For other governments that are interested in remediating unequal systems through experimental re-designs, user engagement, and nudges, Quinney shared a few tips with Data-Smart. His first recommendation is to understand that context matters a lot for this work. The team learned the importance of localizing evidence-based policies lifted from other governments. Moving away from just copying and pasting programs from other cities has helped significantly; they now look at the District and try to “meet priorities as they stand”, instead of directly replicating projects from other places. Of course, since not every initiative results in sufficient evidence to support change, The Lab undertakes multiple projects at a time. That way if one trial doesn’t work out it wasn’t the only thing they were doing for that community.
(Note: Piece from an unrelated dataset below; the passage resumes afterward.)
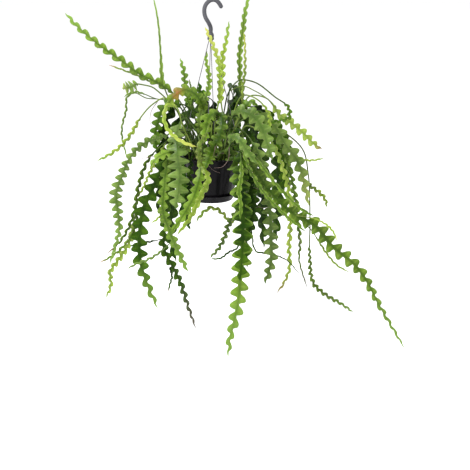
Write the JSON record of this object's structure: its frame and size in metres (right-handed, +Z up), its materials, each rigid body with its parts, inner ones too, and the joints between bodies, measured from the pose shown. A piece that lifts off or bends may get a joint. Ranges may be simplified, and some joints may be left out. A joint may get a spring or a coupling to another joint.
{
  "type": "potted fishbone cactus",
  "caption": "Fishbone cactus with long zigzag-lobed flat stems spilling from a small round plastic pot with a saucer, hung by wires from a plastic hook",
  "frame": {"origin": "the hook's saddle, inside the top of the hanger's hook, on the pot's axis", "axes": "+Z up; -Y faces the viewer, the side the picture shows; +X to the viewer's right"},
  "size_m": [0.8366, 0.4071, 0.8685],
  "materials": {
    "pot_black": "smooth, semi-gloss",
    "saucer_black": "smooth, glossy",
    "soil_brown": "rough, crumbly potting mix",
    "hook_grey": "satin moulded",
    "wire_steel": "drawn wire, satin",
    "stem_dark": "dark green, waxy satin living stem",
    "stem_green": "mid green, waxy satin living stem",
    "stem_sage": "grey green, waxy satin living stem",
    "stem_lime": "lime green young stem, waxy satin"
  },
  "bodies": {
    "root": {"pot": "pot_black", "saucer": "saucer_black", "soil": "soil_brown", "hanger_hook": "hook_grey", "hanger_wire_1": "wire_steel", "hanger_wire_2": "wire_steel", "hanger_wire_3": "wire_steel", "hanger_wire_4": "wire_steel", "stem_upper_left_arm": "stem_green", "stem_tall_rod_left": "stem_dark", "stem_starburst_left": "stem_sage", "stem_thin_arch_left": "stem_lime", "stem_side_blade_left": "stem_dark", "stem_lime_curl_left": "stem_lime", "stem_upright_left": "stem_dark", "stem_rust_blade": "stem_green", "stem_short_upright": "stem_green", "stem_yellow_at_hook": "stem_lime", "stem_lime_upright": "stem_lime", "stem_tall_right": "stem_dark", "stem_yellow_tall_right": "stem_lime", "stem_high_arc_right": "stem_dark", "stem_lower_arc_right": "stem_lime", "stem_yellow_lobed_right": "stem_lime", "stem_light_edge_right": "stem_sage", "stem_dark_mass_right": "stem_dark", "stem_sage_crown_right": "stem_sage", "stem_light_curl_right": "stem_sage", "stem_long_right_arm": "stem_green", "stem_upper_band_right": "stem_green", "stem_very_dark_right": "stem_dark", "stem_thin_dark_right": "stem_dark", "stem_sage_right": "stem_sage", "stem_lime_right": "stem_lime", "stem_short_right": "stem_green", "stem_long_rod_right": "stem_dark", "stem_scalloped_left": "stem_sage", "stem_sideways_left": "stem_green", "stem_lime_narrow_left": "stem_lime", "stem_big_dark_left": "stem_dark", "stem_front_light": "stem_lime", "stem_wide_sage_left": "stem_sage", "stem_front_broad": "stem_green", "stem_lower_front_left": "stem_green", "stem_light_left_low": "stem_green", "stem_grey_behind_left": "stem_dark", "stem_brown_tip_left": "stem_green", "stem_dark_toothed_left": "stem_dark", "stem_curl_below_pot": "stem_lime", "stem_round_lobed_low": "stem_sage", "stem_longest_centre": "stem_green", "stem_dark_over_centre": "stem_dark", "stem_back_left_low": "stem_dark", "stem_back_left_outer": "stem_dark", "stem_back_middle_left": "stem_dark", "stem_back_middle": "stem_dark", "stem_back_right_low": "stem_dark", "stem_back_right_outer": "stem_dark", "stem_back_far": "stem_dark"}
  },
  "joints": []
}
And for leaders who are embarking on the journey to dismantle biases and test new designs and nudges, Quinney recommends having patience as this develops. As with any experimentation, there will be “swings and misses” so having the time and space to figure out what does and doesn’t work is key to improving. Mayor Bowser and the Office of the City Administrator have afforded The Lab @ DC the ability to work diligently and build a solid foundation — what Quinney calls “the unsexy work.” This includes project management, choosing software, and settling on a staffing model. That foundation will bring longevity and trust to the process.
The other reason for patience? Quinney maintains that teams like his don’t need to be so focused on overhauling whole systems; instead, they should focus on how to do the process and increase equity as well as possible, while still working within the existing system. Finding the faults and flaws, and asking constituents where they have the burden of systemic biases, means The Lab is in a prime position to do the real innovation — tweaking government to work for everyone.